• [Exercise instructions]:
Repeat, please, only the lines from the top of the data down to the line with "duty, width: the"; include both of those lines.

• [Data block]:
- - -

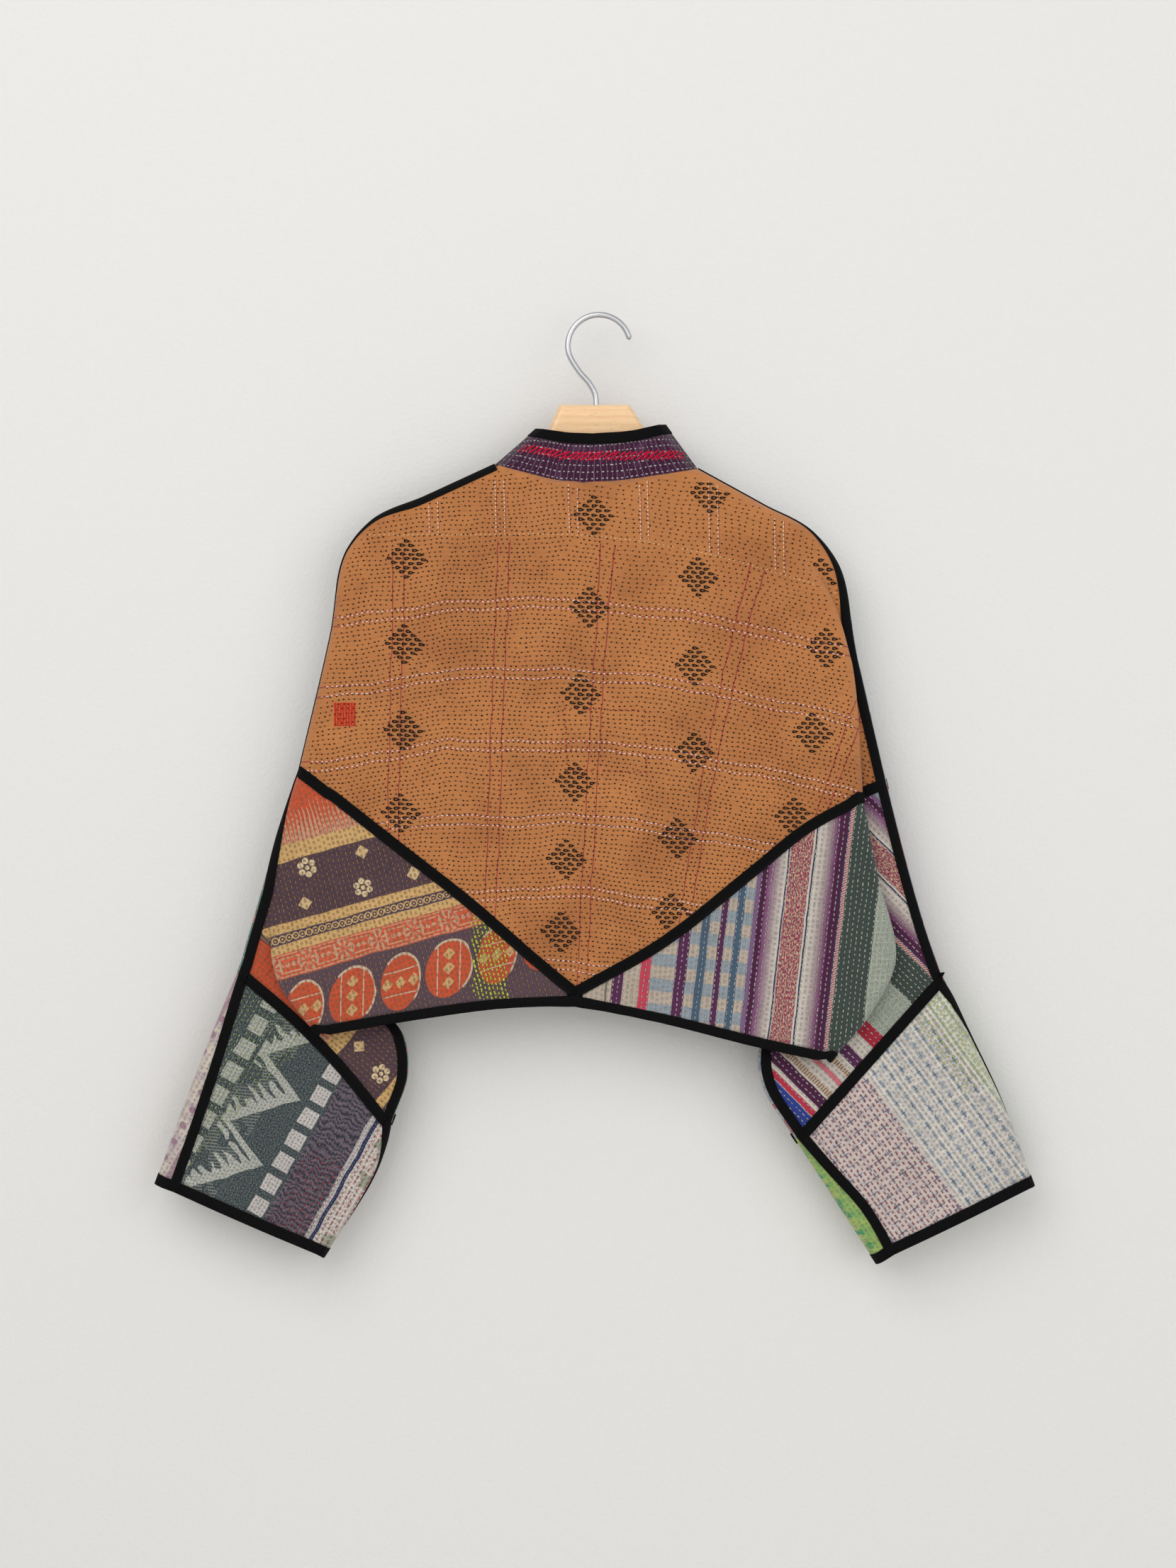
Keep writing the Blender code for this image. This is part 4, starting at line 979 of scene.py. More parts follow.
def running_stitch(
    graph: Graph, along_row: Socket, across: Socket,
    pitch: Socket, period: Socket, duty: Socket, width: Socket,
) -> dict[str, Socket]:
    """Rows of running stitches: the row's number sets its phase, and noise makes the rows wander.

    Args:
        graph: the group's nodes.
        along_row, across: the place along the rows and across them.
        pitch, period: the spacing of the rows, and of the stitches in a row.
        duty, width: the share of its period that a stitch fills, and its width.

    Returns:
        Mask is one on a stitch, the second output is the dent round it (a dent in the relief, and painted
        shade where the cloth darkens in it), and Crown is its height.
    """
    place = graph.point(along_row, across)
    wander = (graph.noise(place, 0.05, 1.0) - 0.5) * 2.2 + (graph.noise(place, 0.35, 1.0) - 0.5) * 0.9
    lane = (across + wander) / pitch
    row = lane.floor()
    jitter = (graph.noise(graph.point(along_row, row * 7.3), 0.22, 1.0) - 0.5) * 0.8
    place_in = along_row / period + graph.chance(row, 3.1) + jitter
    length = duty * (0.75 + 0.5 * graph.chance(place_in.floor(), row))
    inside = ((place_in.fract() - 0.5).abs() * period)
    reach = length * period / 2
    ends = graph.ramp(inside - reach, 0.25, -0.25)
    off = ((lane.fract() - 0.5).abs() * pitch)
    thick = graph.ramp(off - width / 2, 0.16, -0.16)
    mask = ends * thick
    # The dent round a stitch; the cloth also darkens in it as painted shade.
    dent_shade = graph.ramp(inside - reach, 1.1, -0.6) * graph.ramp(off - width / 2, 1.3, -0.2)
    crown = (1.0 - (off / width * 1.6).least(1.0)) * mask
    return {"Mask": mask, "Pull": dent_shade, "Crown": crown}


def quilted_relief(graph: Graph, across: Socket, down: Socket) -> dict[str, Socket]:
    """The relief of worn quilted cotton: short puckers, creases and a plain weave, with a worn tone."""
    place = graph.point(across, down)
    bent_u = across + graph.noise(place, 0.06, 1.0) * 9.0
    bent = graph.point(bent_u, down + graph.noise(place, 0.05, 2.0) * 9.0)
    pucker = graph.noise(bent, 0.19, 2.0, 0.45)
    fold = graph.noise(graph.point(across * 0.6, down * 1.5), 0.09, 2.0, 0.5)
    weave = ((across * 5.2).sin() * (down * 5.2).sin()) * 0.5 + 0.5
    slub = graph.noise(graph.point(across * 0.25, down * 3.0), 0.9, 2.0)
    worn = graph.noise(place, 0.018, 4.0, 0.62)
    fade = graph.noise(place, 0.9, 3.0, 0.7)
    height = pucker * 0.65 + fold * 0.75 + weave * 0.05 + slub * 0.06
    return {"Height": height, "Worn": worn, "Fade": fade, "Weave": weave}


STITCH = GroupSpec(
    "running_stitch",
    ("Along Row", "Across", "Pitch", "Period", "Duty", "Width"),
    ("Mask", "Pull", "Crown"),
    running_stitch,
)
RELIEF = GroupSpec("quilted_relief", ("Across", "Down"), ("Height", "Worn", "Fade", "Weave"), quilted_relief)


@dataclass(frozen=True)
class StitchRows:
    """One set of running stitches over a cloth, where its zone of u and v is one."""

    colour: tuple[float, float, float]
    vertical: bool = True
    pitch: float = 4.1
    period: float = 4.6
    duty: float = 0.42
    width: float = 0.75
    zone: Callable[[Socket, Socket], Socket] | None = None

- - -

• [Result of the exercise]:
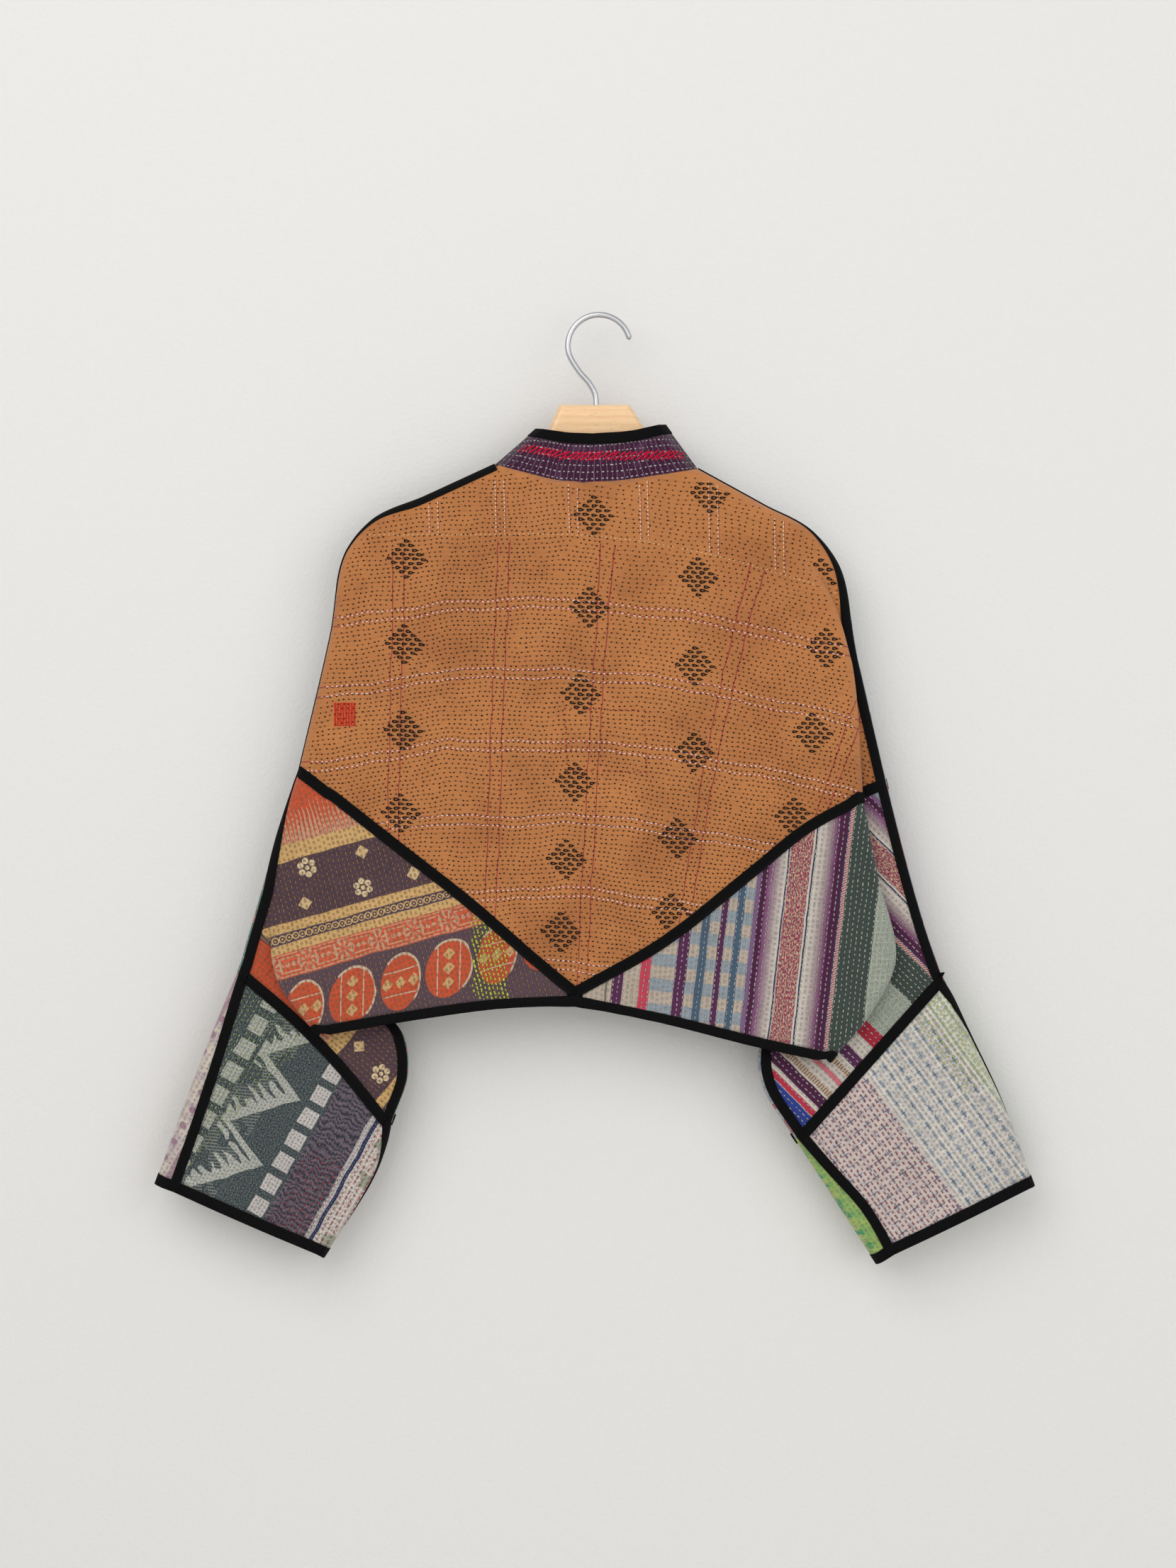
Keep writing the Blender code for this image. This is part 4, starting at line 979 of scene.py. More parts follow.
def running_stitch(
    graph: Graph, along_row: Socket, across: Socket,
    pitch: Socket, period: Socket, duty: Socket, width: Socket,
) -> dict[str, Socket]:
    """Rows of running stitches: the row's number sets its phase, and noise makes the rows wander.

    Args:
        graph: the group's nodes.
        along_row, across: the place along the rows and across them.
        pitch, period: the spacing of the rows, and of the stitches in a row.
        duty, width: the share of its period that a stitch fills, and its width.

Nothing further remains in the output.